Oskar Kokoschka - A Tempestade (1913)
Se a esquerda portuguesa julga que está a navegar num mar
bonançoso, então o melhor é acordar e tentar perceber a realidade. As eleições
alemãs correram-lhe muito mal. A hipotética, e
bastante previsível, presença dos liberais no governo alemão pode vir a revelar-se
um pesadelo para Portugal e para o governo que por cá esteja instalado no poder, seja
ele qual for. Regras orçamentais mais drásticas e menor generosidade do Banco
Central Europeu – tudo imposto pela Alemanha – podem dar origem a novas tempestades e tornarem-se uma
oportunidade, inesperada, para fazer ruir a concertação à esquerda.

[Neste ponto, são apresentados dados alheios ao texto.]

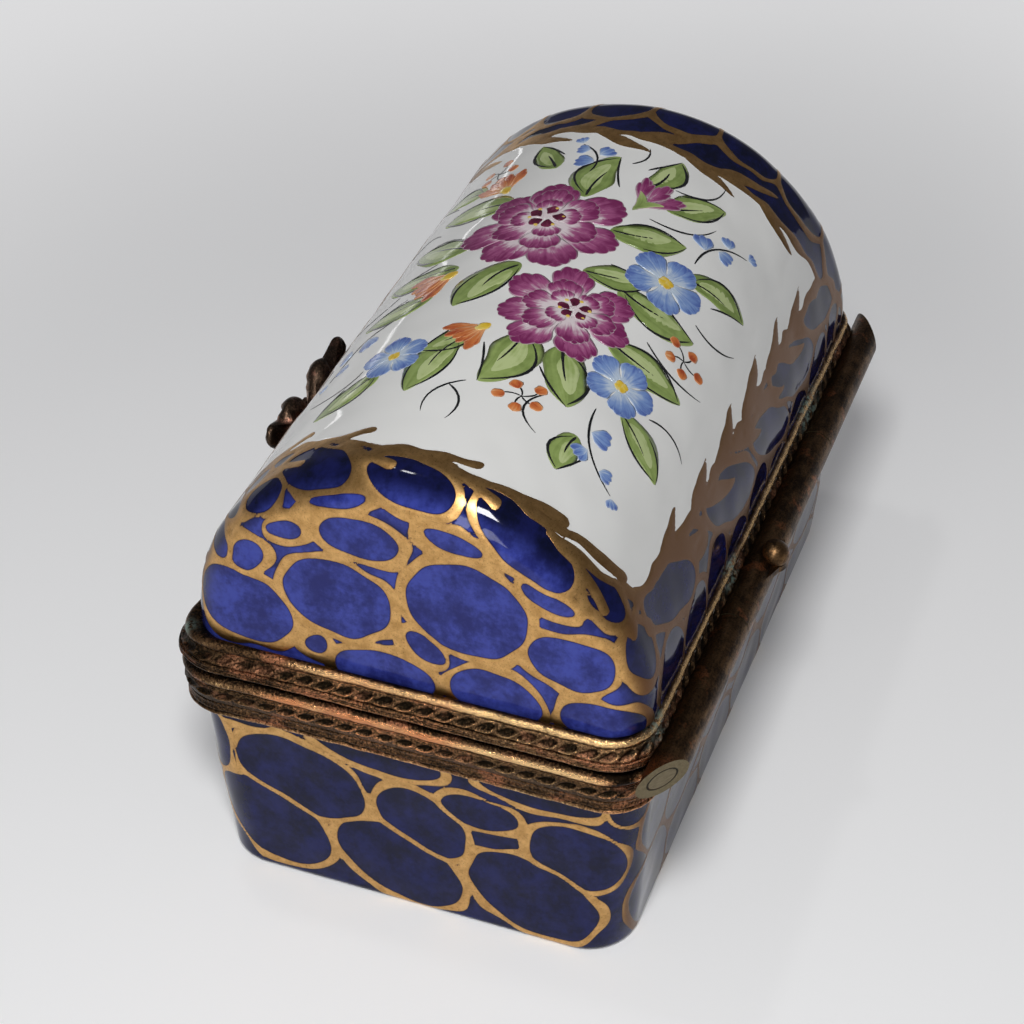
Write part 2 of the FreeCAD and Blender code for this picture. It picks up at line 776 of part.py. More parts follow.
def build():
    make_porcelain_base()
    make_base_rim()
    make_base_rope()
    make_cement("base_cement", BASE_RIM_LOW, NECK_TOP, (NECK_X, NECK_Y, NECK_CORNER))
    make_end_knuckle("hinge_knuckle_near", 1)
    make_end_knuckle("hinge_knuckle_far", -1)
    make_hinge_pin()
    make_catch_plate()
    make_catch_bead()
    make_porcelain_lid()
    make_lid_rim()
    make_lid_rope()
    lid_bed_top = LID_SEAT + size("lid_bed_height")
    make_cement("lid_cement", LID_SEAT, lid_bed_top, (LID_X, VAULT_RADIUS, size("lid_edge_round")))
    make_centre_knuckle()
    make_stop_tab()
    make_stop_ball()
    make_clasp_ornament()
    make_clasp_bracket()
    make_clasp_rivets()
    doc.recompute()


def check():
    """Stop if an object failed, a cut took nothing away, or a piece isn't a valid shape."""
    for obj in doc.Objects:
        if "Invalid" in obj.State or "Error" in obj.State:
            raise RuntimeError(f"{obj.Name} failed: {obj.State}")
        if obj.TypeId in ("PartDesign::Pocket", "PartDesign::Groove", "PartDesign::SubtractiveLoft"):
            if not obj.Shape.Volume < obj.BaseFeature.Shape.Volume:
                raise RuntimeError(f"{obj.Name} cuts nothing")
    for label in PIECES:
        shape = doc.getObjectsByLabel(label)[0].Shape
        if shape.isNull() or not shape.isValid():
            raise RuntimeError(f"{label} has no valid shape")


def write():
    os.makedirs("parts", exist_ok=True)
    for label in PIECES:
        doc.getObjectsByLabel(label)[0].Shape.exportStep(f"parts/{label}.step")


build()
check()
write()
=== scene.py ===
import math

import bpy
import numpy as np
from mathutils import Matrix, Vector


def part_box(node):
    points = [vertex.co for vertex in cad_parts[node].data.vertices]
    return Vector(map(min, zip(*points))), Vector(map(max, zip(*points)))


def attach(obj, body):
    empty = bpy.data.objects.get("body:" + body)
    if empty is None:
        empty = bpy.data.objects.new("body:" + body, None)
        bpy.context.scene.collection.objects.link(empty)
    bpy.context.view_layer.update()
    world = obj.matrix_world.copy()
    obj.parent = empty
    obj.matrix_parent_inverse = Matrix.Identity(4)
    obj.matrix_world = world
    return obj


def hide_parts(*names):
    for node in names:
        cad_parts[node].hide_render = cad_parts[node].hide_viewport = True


# Porcelain keepsake box in the form of a round-topped chest: cobalt glaze under a net of gold, a
# white reserve with an enamel spray on the vault, and aged brass rims, hinge and clasp.
# Sizes are millimetres and become metres as each mesh is made. +X is the gable near the camera,
# -Y the front with the clasp, +Y the hinge side, +Z up.

MM = 0.001
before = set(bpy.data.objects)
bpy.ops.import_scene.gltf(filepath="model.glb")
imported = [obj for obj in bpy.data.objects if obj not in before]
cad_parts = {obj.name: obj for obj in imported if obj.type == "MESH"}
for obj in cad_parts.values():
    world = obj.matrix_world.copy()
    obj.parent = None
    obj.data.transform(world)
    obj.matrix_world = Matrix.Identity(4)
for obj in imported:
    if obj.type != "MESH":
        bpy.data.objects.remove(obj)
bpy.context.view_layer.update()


def box_mm(node):
    low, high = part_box(node)
    return np.array(low) / MM, np.array(high) / MM


BASE_HIGH = box_mm("porcelain_base")[1]
LID_LOW, LID_HIGH = box_mm("porcelain_lid")
TUBE_LOW, TUBE_HIGH = box_mm("hinge_knuckle_centre")

# Outermost outline of the brass rims
BAND_X, BAND_Y = box_mm("lid_rim")[1][:2]
BAND_CORNER = 4.2
OPENING_CORNER = 2.2

# Hinge axis and the channel that the rims leave for the tubes
HINGE_Y = (TUBE_LOW[1] + TUBE_HIGH[1]) / 2
HINGE_Z = (TUBE_LOW[2] + TUBE_HIGH[2]) / 2
TUBE_RADIUS = (TUBE_HIGH[2] - TUBE_LOW[2]) / 2
CHANNEL_RADIUS = TUBE_RADIUS + 0.1
PIN_RADIUS = 0.7
# Stretch of x over which the tube's near end reddens
REDDER_FROM, REDDER_TO = 27.2, 28.8

# Lid: a barrel vault with round shoulders and gables that lean inwards
LID_X, VAULT_RADIUS = LID_HIGH[0], LID_HIGH[1]
LID_SEAT, LID_TOP = LID_LOW[2], LID_HIGH[2]
VAULT_Z = LID_TOP - VAULT_RADIUS
SHOULDER = 3.0
GABLE_LEAN = 0.6
LID_WALL = 2.1
INNER_SHOULDER = 1.2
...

Outro perigo para a esquerda portuguesa vem das eleições
autárquicas de domingo. O problema não está no facto de o PS poder conquistar
câmaras ao PCP, embora isso não seja saudável para a coligação parlamentar. O
que melhor poderia acontecer à esquerda seria uma vitória autárquica do PSD ou,
pelo menos, um resultado não humilhante para a direcção de Passos Coelho. Ora,
com o que se prevê, Passos Coelho – que se tornou uma espécie de seguro de vida
da esquerda – tem os dias contados à frente do partido. Rui Rio, o provável
sucessor, apresentar-se-á limpo das tropelias do tempo da troika, sem ressentimento que lhe turve o raciocínio e com uma aura de competente na conquista
do poder e na gestão da coisa pública. Se vierem novos e mais tempestuosos
ventos da Alemanha, a esquerda, perante um Rui Rio imaculado e uma Assunção
Cristas triunfante, terá um enorme problema à sua espera.

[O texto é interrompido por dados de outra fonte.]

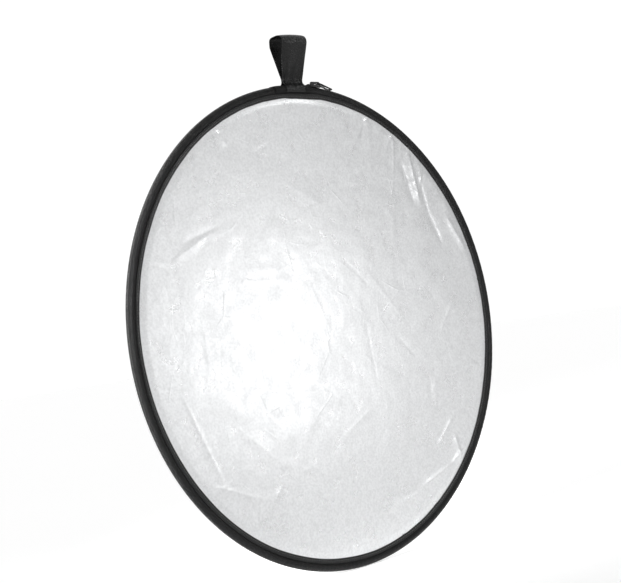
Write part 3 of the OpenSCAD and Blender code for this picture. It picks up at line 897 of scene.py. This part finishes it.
def make_strap():
    """The ribbon of the hanging loop, as one piece across the line where it bends."""
    path, even = ribbon_path()
    # Places across the ribbon, closer together at its edges
    spread = 0.92
    u = np.sin(np.linspace(-math.pi / 2, math.pi / 2, 30) * spread) / math.sin(math.pi / 2 * spread)
    points, normals = ribbon_surface(u, path, np.arange(len(path)))
    # The edges are rounded, with a selvedge that is a little thicker
    edge, selvedge = np.sqrt(np.clip(1 - np.abs(u) ** 14, 0.08, 1)), 1 + 0.22 * (np.abs(u) > 0.93)
    thick = RIBBON_T / 2 * edge * selvedge
    upper = points + normals * thick[None, :, None]
    lower = (points - normals * thick[None, :, None])[:, ::-1]
    loop = np.concatenate([upper, lower], 1)
    wide = np.concatenate([u, u[::-1]]) * STRAP_W / 2 * MM
    uvs = np.stack(np.broadcast_arrays(wide[None, :], (even * MM)[:, None]), -1).reshape(-1, 2)
    strap = mesh_object("hanging_ribbon", loop.reshape(-1, 3), tube_faces(*loop.shape[:2]), uvs)
    dress(strap, RIBBON)
    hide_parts("strap_loop", "strap_tails")
    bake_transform(strap)
    make_bartack(path)


def make_bartack(path):
    """The row of stitches across the root, on both legs, lying in the gathers."""
    count = 9
    u = np.linspace(-0.88, 0.88, count)
    middle = len(path) // 2
    away = np.abs(path[:, 1] - (ROOT_Z + TACK_ABOVE_ROOT))
    rows = np.array([np.argmin(away[:middle]), middle + np.argmin(away[middle:])])
    points, _ = ribbon_surface(u, path, rows)
    centres, normals = [], []
    for row, out in ((0, -1.0), (1, 1.0)):
        spots = points[row].copy()
        spots[:, 1] += out * (RIBBON_T / 2 + 0.16)
        centres.append(spots)
        normals.append(np.tile([0.0, out, 0.0], (count, 1)))
    along = np.tile([1.0, 0.0, 0.0], (2 * count, 1))
    tack = capsules("ribbon_stitches", np.concatenate(centres), along, np.concatenate(normals), 2.5, 0.24,
                    sag=0.3)
    finish_piece(tack, "strap", "thread", THREAD, "strap_bartack")


def patch_section(angle):
    """A cover of doubled tape over the ends of the zip, swelling a little and turned under at its ends."""
    turn = np.radians(np.linspace(-128, 128, 40))[None, :]
    from_right = (angle - angle[0])[:, None] * DISC_R
    ends = np.minimum((angle - angle[0]), (angle[-1] - angle))[:, None] * DISC_R
    puff = 0.25 * np.sin(np.clip(ends / 6, 0, 1) * math.pi / 2)
    puff = puff + wobble(angle, 31, (60, 97), (0.07, 0.05))[:, None]
    # The right end is lifted into a lip, most in the middle of the rim
    middle = np.cos(np.clip(turn * 1.1, -math.pi / 2, math.pi / 2)) ** 2
    lip = 2.6 * np.clip(1 - from_right / 7, 0, 1) ** 1.7 * middle
    outer = COIL_R + 0.55 + puff + 0.12 * np.cos(turn * 5) * np.clip(ends / 4, 0, 1) + lip
    inner = COIL_R + 0.2 + lip + 0 * outer
    return shell_section(outer, inner, turn)


def make_patch():
    """The patch under the loop, as long as its CAD node."""
    reach = DISC_R + 0.8
    start, stop = (math.degrees(math.acos(side("strap_patch", corner, 0) / reach)) for corner in (1, 0))
    patch = ring_mesh("strap_cover_patch", patch_section, 90, start, stop)
    finish_piece(patch, "disc", "hem_tape", COVER, "strap_patch")


# ---------------------------------------------------------------- stage, light and camera

def make_stage():
    """A pale matt floor, just under the disc, that glows a little so that it goes white as in the photo."""
    size, floor_z = 14.0, cad_box[0][2] - 0.0005
    mesh = bpy.data.meshes.new("floor")
    corners = [(x * size, y * size, floor_z) for x, y in ((-1, -1), (1, -1), (1, 1), (-1, 1))]
    mesh.from_pydata(corners, [], [[0, 1, 2, 3]])
    floor = bpy.data.objects.new("floor", mesh)
    bpy.context.scene.collection.objects.link(floor)
    material, tree, shader = new_material("pale_floor")
    where = node(tree, "ShaderNodeTexCoord").outputs["Object"]
    cloud = node(tree, "ShaderNodeTexNoise", {}, Vector=where, Scale=3.0, Detail=2.0)
    tree.links.new(colour_mix(tree, cloud.outputs[0], grey(0.9), grey(0.93)), shader.inputs["Base Color"])
    shader.inputs["Roughness"].default_value = 0.9
    shader.inputs["Specular IOR Level"].default_value = 0.1
    shader.inputs["Emission Color"].default_value = (1, 1, 1, 1)
    shader.inputs["Emission Strength"].default_value = 0.44
    dress(floor, material)


def make_world():
    """A soft room: bright behind the disc, fairly bright in front on the right, and dim elsewhere."""
    world = bpy.data.worlds.new("studio")
    bpy.context.scene.world = world
    world.use_nodes = True
    tree = world.node_tree
    where = node(tree, "ShaderNodeTexCoord").outputs["Generated"]
    level = 0.14
    # Each glow: its direction, the cosines of the angles where it starts and where it is full, and its level
    glows = [((0.0, 1.0, 0.0), -0.05, 0.4, 0.90), ((0.5, -0.866, 0.0), 0.2, 1.0, 0.625)]
    for towards, low, high, amount in glows:
        facing = node(tree, "ShaderNodeVectorMath", {"operation": "DOT_PRODUCT"}, i0=where, i1=towards)
        glow = node(tree, "ShaderNodeMapRange", {"interpolation_type": "SMOOTHSTEP"},
                    i0=facing.outputs["Value"], i1=low, i2=high, i3=0.0, i4=amount)
        level = math_node(tree, "ADD", glow.outputs[0], level)
    colour = node(tree, "ShaderNodeCombineColor", {}, i0=level, i1=level, i2=level)
    background = tree.nodes["Background"]
    tree.links.new(colour.outputs[0], background.inputs["Color"])
    background.inputs["Strength"].default_value = 1.0


def soft_light(name, place, target, width, height, power, spread=180):
    """A rectangular light aimed at a target. Lengths are in metres, power in watts and spread in degrees."""
    data = bpy.data.lights.new(name, "AREA")
    data.shape = "RECTANGLE"
    data.size, data.size_y = width, height
    data.energy = power
    data.spread = math.radians(spread)
    lamp = bpy.data.objects.new(name, data)
    bpy.context.scene.collection.objects.link(lamp)
    lamp.location = place
    lamp.rotation_mode = "QUATERNION"
    lamp.rotation_quaternion = (Vector(target) - Vector(place)).to_track_quat("-Z", "Y")


def make_lights():
    """A narrow key and a tall fill from the right, and small lights for the top hem and the left rim."""
    soft_light("key_softbox", (1.21, -1.58, 0.0), (-0.1, 0, 0), width=0.15, height=0.45, power=1.1)
    soft_light("fill_softbox", (1.45, -1.9, 0.15), (-0.05, 0, 0.05), width=0.3, height=1.5, power=0.45)
    soft_light("top_softbox", (1.25, -1.03, 1.24), (0, 0, 0.33), width=0.25, height=0.25, power=0.2,
               spread=30)
    soft_light("side_softbox", (-1.45, -0.33, 0.45), (-0.28, 0, 0.07), width=0.3, height=0.3, power=2.6,
               spread=30)


def make_camera():
    """The photo's view: level, from the left, turned so that the disc leans."""
    azimuth, elevation, roll = math.radians(-42.64), math.radians(-0.1), math.radians(-8.6)
    distance, aim = 1.616, Vector((-0.0124, 0.0097, 0.0410))
    place = distance * Vector((math.sin(azimuth) * math.cos(elevation),
                               -math.cos(azimuth) * math.cos(elevation), math.sin(elevation)))
    data = bpy.data.cameras.new("camera")
    data.lens, data.sensor_width = 81.16, 36
    camera = bpy.data.objects.new("camera", data)
    bpy.context.scene.collection.objects.link(camera)
    facing = (aim - place).to_track_quat("-Z", "Y").to_matrix()
    turned = facing @ Matrix.Rotation(roll, 3, "Z")
    camera.matrix_world = Matrix.Translation(place) @ turned.to_4x4()
    bpy.context.scene.camera = camera


make_camera()
make_world()
make_lights()
make_stage()
for cad_name, look in CAD_LOOKS.items():
    dress(frame["nodes"][cad_name], look)
make_rim()
make_faces()
make_zip()
make_slider()
make_pull()
make_patch()
make_strap()
bpy.context.scene.view_settings.view_transform = "Standard"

Um problema e um teste. O teste passará pela resiliência do
BE e, fundamentalmente, do PCP. Perante uma situação que exigirá um grande
rigor orçamental, onde pode não haver espaço sequer para as actuais pequenas
reposições e outro emblemas da esquerda, como se irão comportar os partidos à
esquerda do PS? Falará mais alto o seu ADN ideológico ou terá essa esquerda a capacidade de
encarar a realidade do país e de sacrificar as suas posições em nome da
comunidade e dos interesses reais, e não ideológicos, dos seus eleitores? Mesmo
uma situação negra como a desenhada não implicará, todavia, a saída da esquerda do poder.
Essa saída dependerá dela, do talento dos seus dirigentes e, já agora, do grau
de responsabilidade perante o destino dos seus eleitores. O retorno da direita
ao poder não será uma brincadeira para uma parte significativa das pessoas.
Pode estar a chegar o tempo da verdade.